===== Data shown

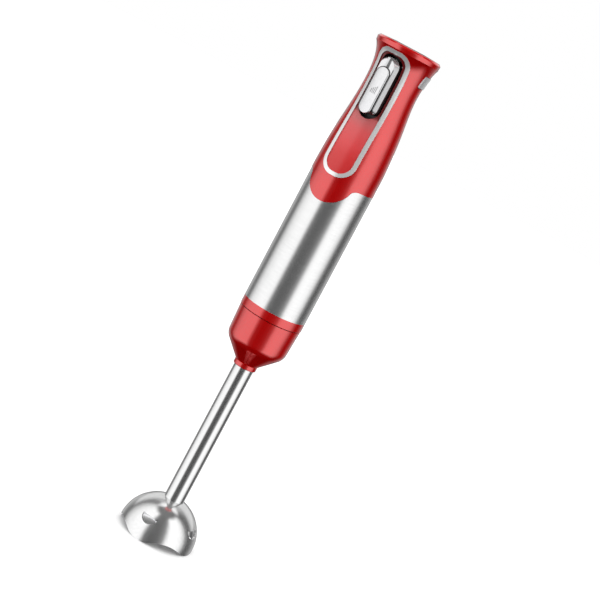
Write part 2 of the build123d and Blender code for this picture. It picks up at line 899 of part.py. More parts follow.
# ---- side button --------------------------------------------------------
button_middle_y = (button_front_y + button_back_y) / 2
button_middle_z = (button_bottom_z + button_top_z) / 2
button_inner_x = 17.0
with BuildPart() as side_button:
    with BuildSketch(Plane.YZ.offset(button_inner_x)):
        with Locations((button_middle_y, button_middle_z)):
            RectangleRounded(button_back_y - button_front_y, button_top_z - button_bottom_z, 1.0)
    extrude(amount=body_r - button_inner_x)
    add(skin(0.6), mode=Mode.INTERSECT)
    with BuildSketch(Plane.YZ.offset(button_inner_x)):
        with Locations((button_middle_y, button_middle_z)):
            Circle(1.6)
    extrude(amount=-2.0)
save(side_button.part, "side_button")

well_side_x = opening_half_width + well_wall
button_spring_length = button_inner_x - well_side_x - 2 * spring_end_gap
button_spring_start = (well_side_x + spring_end_gap, button_middle_y, button_middle_z)
save(coil_spring(button_spring_start, (1, 0, 0), 2.4, 0.3, button_spring_length, 5), "side_button_spring")

# ---- motor: stator side -------------------------------------------------
lower_bracket_z = 212.0
stator_top_z = stator_bottom_z + stator_height
upper_bracket_z = 292.0
bearing_r = 9.5
bearing_width = 6.0
pole_gap_r = armature_r + armature_gap
bracket_screw_r = 1.2
bracket_screw_circle = 17.5
coil_inner_x = 12.0
coil_depth = 3.5
coil_leg_y = 10.5
coil_leg_width = 3.0

with BuildPart() as lower_bracket:
    with BuildSketch(Plane.XY.offset(lower_bracket_z)):
        Circle(stator_r + 0.8)
        Circle(rotor_shaft_r + 2, mode=Mode.SUBTRACT)
        with PolarLocations(bracket_screw_circle, 3):
            Circle(bracket_screw_r + 0.2, mode=Mode.SUBTRACT)
        with PolarLocations(16, 6, start_angle=30):
            Circle(2.6, mode=Mode.SUBTRACT)
    extrude(amount=2.0)
    with BuildSketch(Plane.XY.offset(lower_bracket_z + 2.0)):
        Circle(bearing_r + 1.6)
        Circle(bearing_r, mode=Mode.SUBTRACT)
    extrude(amount=bearing_width)
save(lower_bracket.part, "lower_bracket")
save(
    ball_bearing(rotor_shaft_r + running, bearing_r, lower_bracket_z + 2.0, bearing_width, 1.7, 8),
    "lower_bearing",
)

with BuildPart() as upper_bracket:
    with BuildSketch(Plane.XY.offset(upper_bracket_z)):
        Circle(bearing_r + 1.8)
        Rectangle(2 * (stator_r - 0.5), 10)
        Circle(bearing_r - 0.5, mode=Mode.SUBTRACT)
    extrude(amount=1.6)
    with BuildSketch(Plane.XY.offset(upper_bracket_z + 1.6)):
        Circle(bearing_r + 1.8)
        Circle(bearing_r, mode=Mode.SUBTRACT)
    extrude(amount=bearing_width)
    with BuildSketch(Plane.XY.offset(upper_bracket_z + 1.6 + bearing_width)):
        Circle(bearing_r + 1.8)
    extrude(amount=1.4)
    # two legs that stand on the stator
    with BuildSketch(Plane.XY.offset(stator_top_z)):
        with Locations((0, stator_r - 4.0), (0, 4.0 - stator_r)):
            Rectangle(10, 3.0)
    extrude(amount=upper_bracket_z - stator_top_z)
    with BuildSketch(Plane.XY.offset(upper_bracket_z)):
        with Locations((0, stator_r - 7.5), (0, 7.5 - stator_r)):
            Rectangle(10, 10)
        Circle(bearing_r, mode=Mode.SUBTRACT)
    extrude(amount=1.6)
save(upper_bracket.part, "upper_bracket")
save(
    ball_bearing(rotor_shaft_r + running, bearing_r, upper_bracket_z + 1.6, bearing_width, 1.7, 8),
    "upper_bearing",
)

with BuildPart() as stator_core:
    with BuildSketch(Plane.XY.offset(stator_bottom_z)):
        Circle(stator_r)
        Circle(pole_gap_r, mode=Mode.SUBTRACT)
        # slots for the legs of the two field coils
        with GridLocations(2 * (coil_inner_x + coil_depth / 2), 2 * coil_leg_y, 2, 2):
            Rectangle(coil_depth + 0.4, coil_leg_width + 0.4, mode=Mode.SUBTRACT)
    extrude(amount=stator_height)
save(stator_core.part, "stator_core")

with BuildPart() as field_coils:
    for side in (1, -1):
        with BuildSketch(Plane.YZ.offset(side * coil_inner_x)):
            with Locations((0, stator_bottom_z + stator_height / 2)):
                RectangleRounded(2 * coil_leg_y + coil_leg_width, stator_height + 14, 4)
                RectangleRounded(
                    2 * coil_leg_y - coil_leg_width, stator_height + 1.0, 0.4, mode=Mode.SUBTRACT
                )
        extrude(amount=side * coil_depth)
save(field_coils.part, "field_coils")

save(ring_part(stator_r + 0.8, stator_r - 1.0, 206.0, lower_bracket_z), "lower_rubber_mount")
upper_mount_z = upper_bracket_z + 1.6 + bearing_width + 1.4
with BuildPart() as upper_rubber_mount:
    add(ring_part(bearing_r + 1.8, 0, upper_mount_z, upper_mount_z + 3))
save(upper_rubber_mount.part, "upper_rubber_mount")

with BuildPart() as motor_cap:
    with BuildSketch(Plane.XY.offset(upper_mount_z + 3)):
        Circle(skirt_inner_r - 0.1)
        # ways through for the leads and the cooling air
        with Locations((16.4, 5.6), (-16.4, 5.6), (11, -13), (-11, -13), (0, 16.5)):
            Circle(3.6, mode=Mode.SUBTRACT)
    extrude(amount=2.4)
save(motor_cap.part, "motor_cap")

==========

__What this task involves__. Reproduce the entire listing word for word.

__Response__.
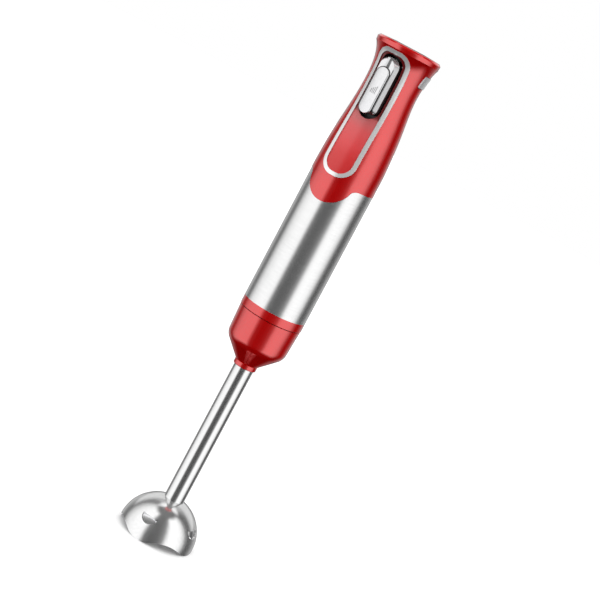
Write part 2 of the build123d and Blender code for this picture. It picks up at line 899 of part.py. More parts follow.
# ---- side button --------------------------------------------------------
button_middle_y = (button_front_y + button_back_y) / 2
button_middle_z = (button_bottom_z + button_top_z) / 2
button_inner_x = 17.0
with BuildPart() as side_button:
    with BuildSketch(Plane.YZ.offset(button_inner_x)):
        with Locations((button_middle_y, button_middle_z)):
            RectangleRounded(button_back_y - button_front_y, button_top_z - button_bottom_z, 1.0)
    extrude(amount=body_r - button_inner_x)
    add(skin(0.6), mode=Mode.INTERSECT)
    with BuildSketch(Plane.YZ.offset(button_inner_x)):
        with Locations((button_middle_y, button_middle_z)):
            Circle(1.6)
    extrude(amount=-2.0)
save(side_button.part, "side_button")

well_side_x = opening_half_width + well_wall
button_spring_length = button_inner_x - well_side_x - 2 * spring_end_gap
button_spring_start = (well_side_x + spring_end_gap, button_middle_y, button_middle_z)
save(coil_spring(button_spring_start, (1, 0, 0), 2.4, 0.3, button_spring_length, 5), "side_button_spring")

# ---- motor: stator side -------------------------------------------------
lower_bracket_z = 212.0
stator_top_z = stator_bottom_z + stator_height
upper_bracket_z = 292.0
bearing_r = 9.5
bearing_width = 6.0
pole_gap_r = armature_r + armature_gap
bracket_screw_r = 1.2
bracket_screw_circle = 17.5
coil_inner_x = 12.0
coil_depth = 3.5
coil_leg_y = 10.5
coil_leg_width = 3.0

with BuildPart() as lower_bracket:
    with BuildSketch(Plane.XY.offset(lower_bracket_z)):
        Circle(stator_r + 0.8)
        Circle(rotor_shaft_r + 2, mode=Mode.SUBTRACT)
        with PolarLocations(bracket_screw_circle, 3):
            Circle(bracket_screw_r + 0.2, mode=Mode.SUBTRACT)
        with PolarLocations(16, 6, start_angle=30):
            Circle(2.6, mode=Mode.SUBTRACT)
    extrude(amount=2.0)
    with BuildSketch(Plane.XY.offset(lower_bracket_z + 2.0)):
        Circle(bearing_r + 1.6)
        Circle(bearing_r, mode=Mode.SUBTRACT)
    extrude(amount=bearing_width)
save(lower_bracket.part, "lower_bracket")
save(
    ball_bearing(rotor_shaft_r + running, bearing_r, lower_bracket_z + 2.0, bearing_width, 1.7, 8),
    "lower_bearing",
)

with BuildPart() as upper_bracket:
    with BuildSketch(Plane.XY.offset(upper_bracket_z)):
        Circle(bearing_r + 1.8)
        Rectangle(2 * (stator_r - 0.5), 10)
        Circle(bearing_r - 0.5, mode=Mode.SUBTRACT)
    extrude(amount=1.6)
    with BuildSketch(Plane.XY.offset(upper_bracket_z + 1.6)):
        Circle(bearing_r + 1.8)
        Circle(bearing_r, mode=Mode.SUBTRACT)
    extrude(amount=bearing_width)
    with BuildSketch(Plane.XY.offset(upper_bracket_z + 1.6 + bearing_width)):
        Circle(bearing_r + 1.8)
    extrude(amount=1.4)
    # two legs that stand on the stator
    with BuildSketch(Plane.XY.offset(stator_top_z)):
        with Locations((0, stator_r - 4.0), (0, 4.0 - stator_r)):
            Rectangle(10, 3.0)
    extrude(amount=upper_bracket_z - stator_top_z)
    with BuildSketch(Plane.XY.offset(upper_bracket_z)):
        with Locations((0, stator_r - 7.5), (0, 7.5 - stator_r)):
            Rectangle(10, 10)
        Circle(bearing_r, mode=Mode.SUBTRACT)
    extrude(amount=1.6)
save(upper_bracket.part, "upper_bracket")
save(
    ball_bearing(rotor_shaft_r + running, bearing_r, upper_bracket_z + 1.6, bearing_width, 1.7, 8),
    "upper_bearing",
)

with BuildPart() as stator_core:
    with BuildSketch(Plane.XY.offset(stator_bottom_z)):
        Circle(stator_r)
        Circle(pole_gap_r, mode=Mode.SUBTRACT)
        # slots for the legs of the two field coils
        with GridLocations(2 * (coil_inner_x + coil_depth / 2), 2 * coil_leg_y, 2, 2):
            Rectangle(coil_depth + 0.4, coil_leg_width + 0.4, mode=Mode.SUBTRACT)
    extrude(amount=stator_height)
save(stator_core.part, "stator_core")

with BuildPart() as field_coils:
    for side in (1, -1):
        with BuildSketch(Plane.YZ.offset(side * coil_inner_x)):
            with Locations((0, stator_bottom_z + stator_height / 2)):
                RectangleRounded(2 * coil_leg_y + coil_leg_width, stator_height + 14, 4)
                RectangleRounded(
                    2 * coil_leg_y - coil_leg_width, stator_height + 1.0, 0.4, mode=Mode.SUBTRACT
                )
        extrude(amount=side * coil_depth)
save(field_coils.part, "field_coils")

save(ring_part(stator_r + 0.8, stator_r - 1.0, 206.0, lower_bracket_z), "lower_rubber_mount")
upper_mount_z = upper_bracket_z + 1.6 + bearing_width + 1.4
with BuildPart() as upper_rubber_mount:
    add(ring_part(bearing_r + 1.8, 0, upper_mount_z, upper_mount_z + 3))
save(upper_rubber_mount.part, "upper_rubber_mount")

with BuildPart() as motor_cap:
    with BuildSketch(Plane.XY.offset(upper_mount_z + 3)):
        Circle(skirt_inner_r - 0.1)
        # ways through for the leads and the cooling air
        with Locations((16.4, 5.6), (-16.4, 5.6), (11, -13), (-11, -13), (0, 16.5)):
            Circle(3.6, mode=Mode.SUBTRACT)
    extrude(amount=2.4)
save(motor_cap.part, "motor_cap")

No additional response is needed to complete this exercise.